### AVAILABLE DATA
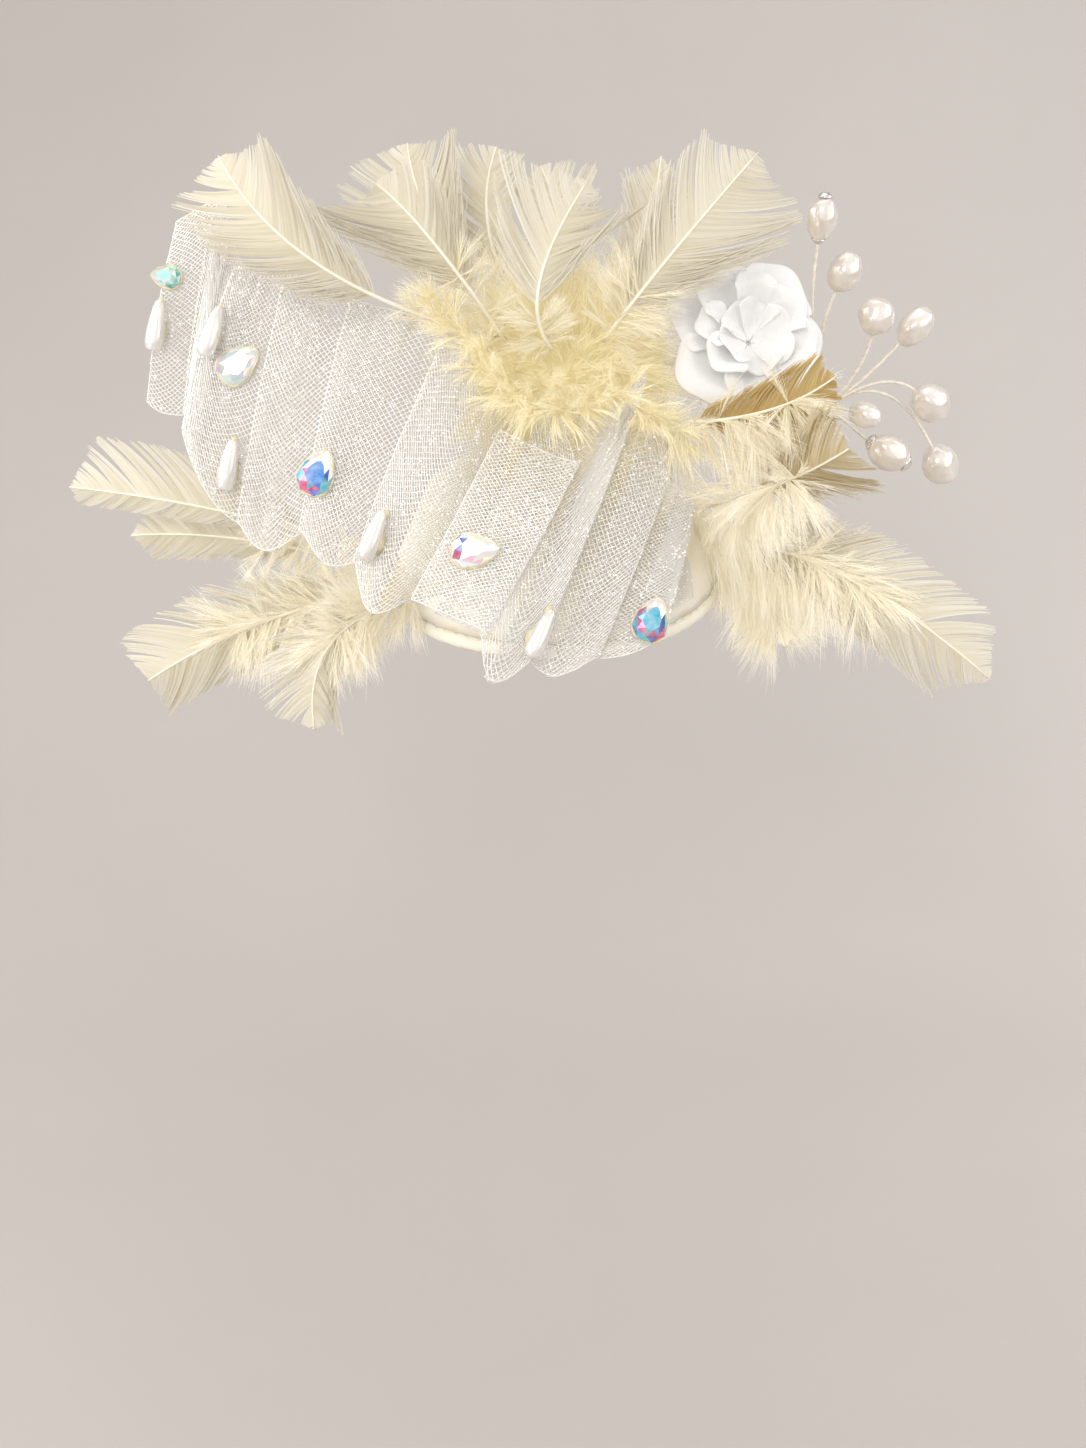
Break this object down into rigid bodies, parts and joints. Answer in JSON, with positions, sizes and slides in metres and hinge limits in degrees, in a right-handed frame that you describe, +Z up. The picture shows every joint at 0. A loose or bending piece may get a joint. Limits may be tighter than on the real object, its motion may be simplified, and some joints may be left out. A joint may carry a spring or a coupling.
{
  "type": "feather fascinator",
  "caption": "Satin dome fascinator with pleated net, trimmed feathers, down, a fabric flower, a wired pearl spray and glued jewels.",
  "frame": {"origin": "middle of the dome's open underside, where it sits on a head", "axes": "+Z up, -Y the front, +X the wearer's left as seen from the front at right"},
  "size_m": [0.2843, 0.1292, 0.174],
  "materials": {
    "satin": "pale ivory-yellow satin",
    "comb": "translucent cream plastic",
    "net": "open white nylon net with a glint",
    "down": "fluffy pale yellow down",
    "feather": "cream feather with fine barbs",
    "tan_feather": "darker straw-coloured feather",
    "petal": "matte white fabric",
    "wire": "thread-wrapped wire",
    "pearl": "champagne nacre",
    "drop": "white pearl lacquer",
    "crystal": "faceted glass with a rainbow coat"
  },
  "bodies": {
    "root": {"base_dome": "satin", "edge_binding": "satin", "hair_comb": "comb", "crin_left": "net", "crin_right": "net", "marabou_puff": "down", "feather_top_1": "feather", "feather_top_2": "feather", "feather_top_3": "feather", "feather_top_4": "feather", "feather_top_5": "feather", "feather_top_6": "feather", "feather_top_7": "feather", "feather_top_8": "feather", "feather_left_1": "feather", "feather_left_2": "feather", "feather_left_3": "feather", "feather_left_4": "feather", "feather_right_1": "tan_feather", "feather_right_2": "tan_feather", "feather_right_3": "feather", "marabou_plume": "down", "flower_outer": "petal", "flower_inner": "petal", "flower_heart": "petal", "spray_wires": "wire", "spray_pearl_1": "pearl", "spray_pearl_2": "pearl", "spray_pearl_3": "pearl", "spray_pearl_4": "pearl", "spray_pearl_5": "pearl", "spray_pearl_6": "pearl", "spray_pearl_7": "pearl", "spray_pearl_8": "pearl", "spray_pearl_9": "pearl", "teardrop_pearl_1": "drop", "teardrop_pearl_2": "drop", "teardrop_pearl_3": "drop", "teardrop_pearl_4": "drop", "teardrop_pearl_5": "drop", "crystal_1": "crystal", "crystal_2": "crystal", "crystal_3": "crystal", "crystal_4": "crystal", "crystal_5": "crystal"}
  },
  "joints": []
}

### EXERCISE GOAL
Write the listing out again, exactly as it reads.

### TASK RESULT
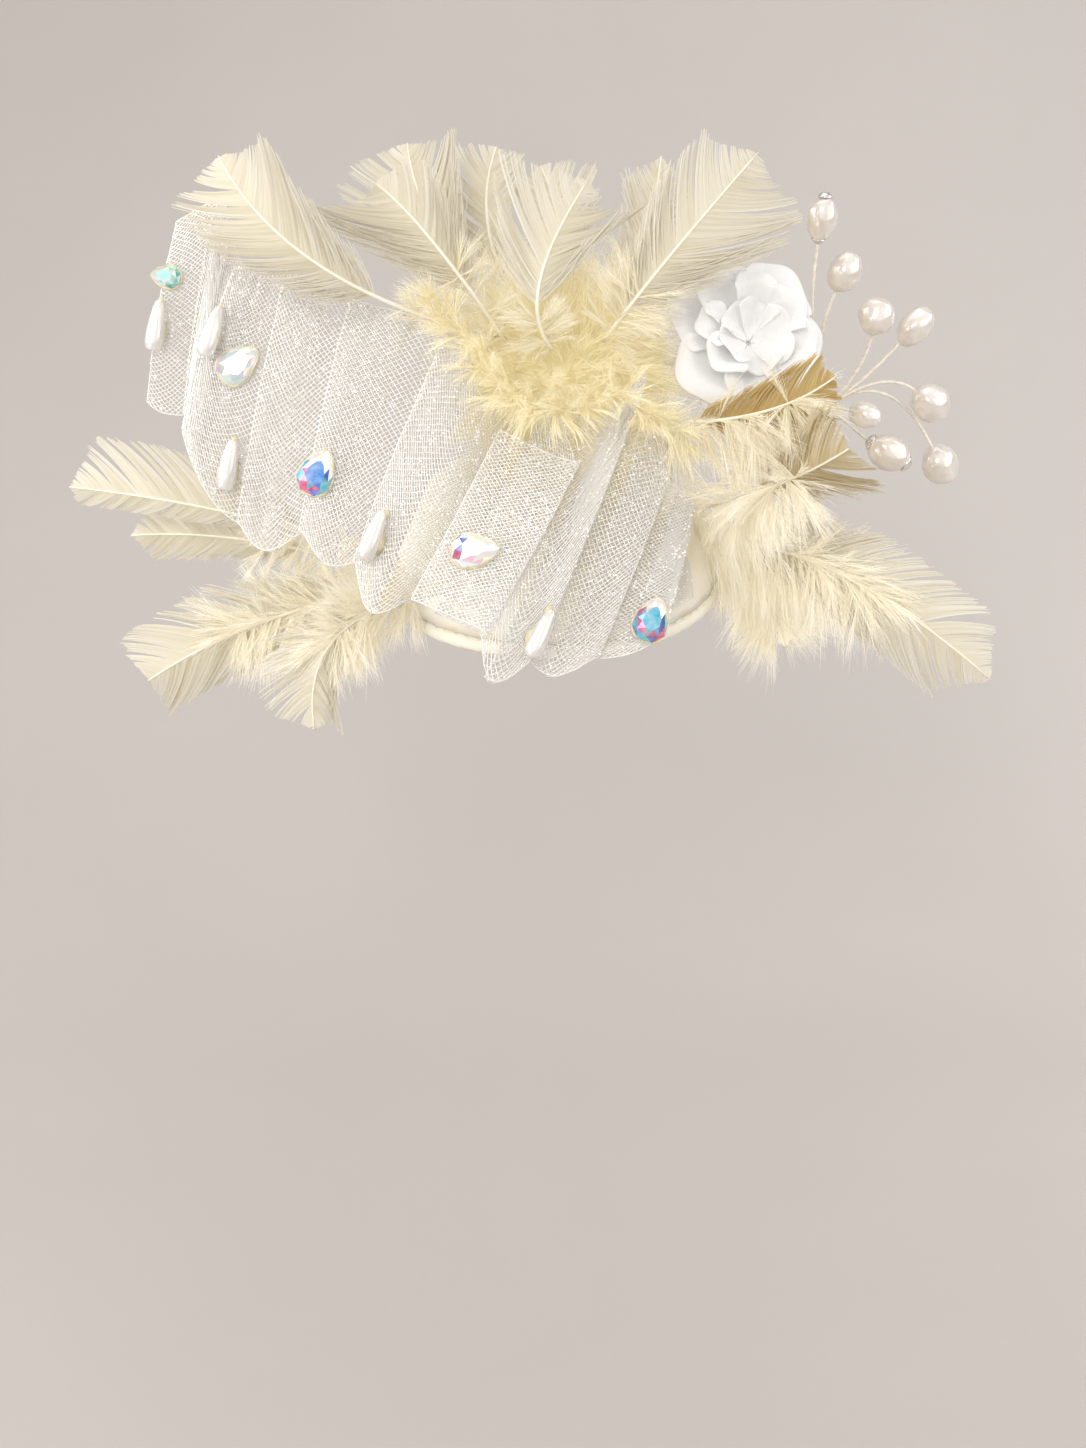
Break this object down into rigid bodies, parts and joints. Answer in JSON, with positions, sizes and slides in metres and hinge limits in degrees, in a right-handed frame that you describe, +Z up. The picture shows every joint at 0. A loose or bending piece may get a joint. Limits may be tighter than on the real object, its motion may be simplified, and some joints may be left out. A joint may carry a spring or a coupling.
{
  "type": "feather fascinator",
  "caption": "Satin dome fascinator with pleated net, trimmed feathers, down, a fabric flower, a wired pearl spray and glued jewels.",
  "frame": {"origin": "middle of the dome's open underside, where it sits on a head", "axes": "+Z up, -Y the front, +X the wearer's left as seen from the front at right"},
  "size_m": [0.2843, 0.1292, 0.174],
  "materials": {
    "satin": "pale ivory-yellow satin",
    "comb": "translucent cream plastic",
    "net": "open white nylon net with a glint",
    "down": "fluffy pale yellow down",
    "feather": "cream feather with fine barbs",
    "tan_feather": "darker straw-coloured feather",
    "petal": "matte white fabric",
    "wire": "thread-wrapped wire",
    "pearl": "champagne nacre",
    "drop": "white pearl lacquer",
    "crystal": "faceted glass with a rainbow coat"
  },
  "bodies": {
    "root": {"base_dome": "satin", "edge_binding": "satin", "hair_comb": "comb", "crin_left": "net", "crin_right": "net", "marabou_puff": "down", "feather_top_1": "feather", "feather_top_2": "feather", "feather_top_3": "feather", "feather_top_4": "feather", "feather_top_5": "feather", "feather_top_6": "feather", "feather_top_7": "feather", "feather_top_8": "feather", "feather_left_1": "feather", "feather_left_2": "feather", "feather_left_3": "feather", "feather_left_4": "feather", "feather_right_1": "tan_feather", "feather_right_2": "tan_feather", "feather_right_3": "feather", "marabou_plume": "down", "flower_outer": "petal", "flower_inner": "petal", "flower_heart": "petal", "spray_wires": "wire", "spray_pearl_1": "pearl", "spray_pearl_2": "pearl", "spray_pearl_3": "pearl", "spray_pearl_4": "pearl", "spray_pearl_5": "pearl", "spray_pearl_6": "pearl", "spray_pearl_7": "pearl", "spray_pearl_8": "pearl", "spray_pearl_9": "pearl", "teardrop_pearl_1": "drop", "teardrop_pearl_2": "drop", "teardrop_pearl_3": "drop", "teardrop_pearl_4": "drop", "teardrop_pearl_5": "drop", "crystal_1": "crystal", "crystal_2": "crystal", "crystal_3": "crystal", "crystal_4": "crystal", "crystal_5": "crystal"}
  },
  "joints": []
}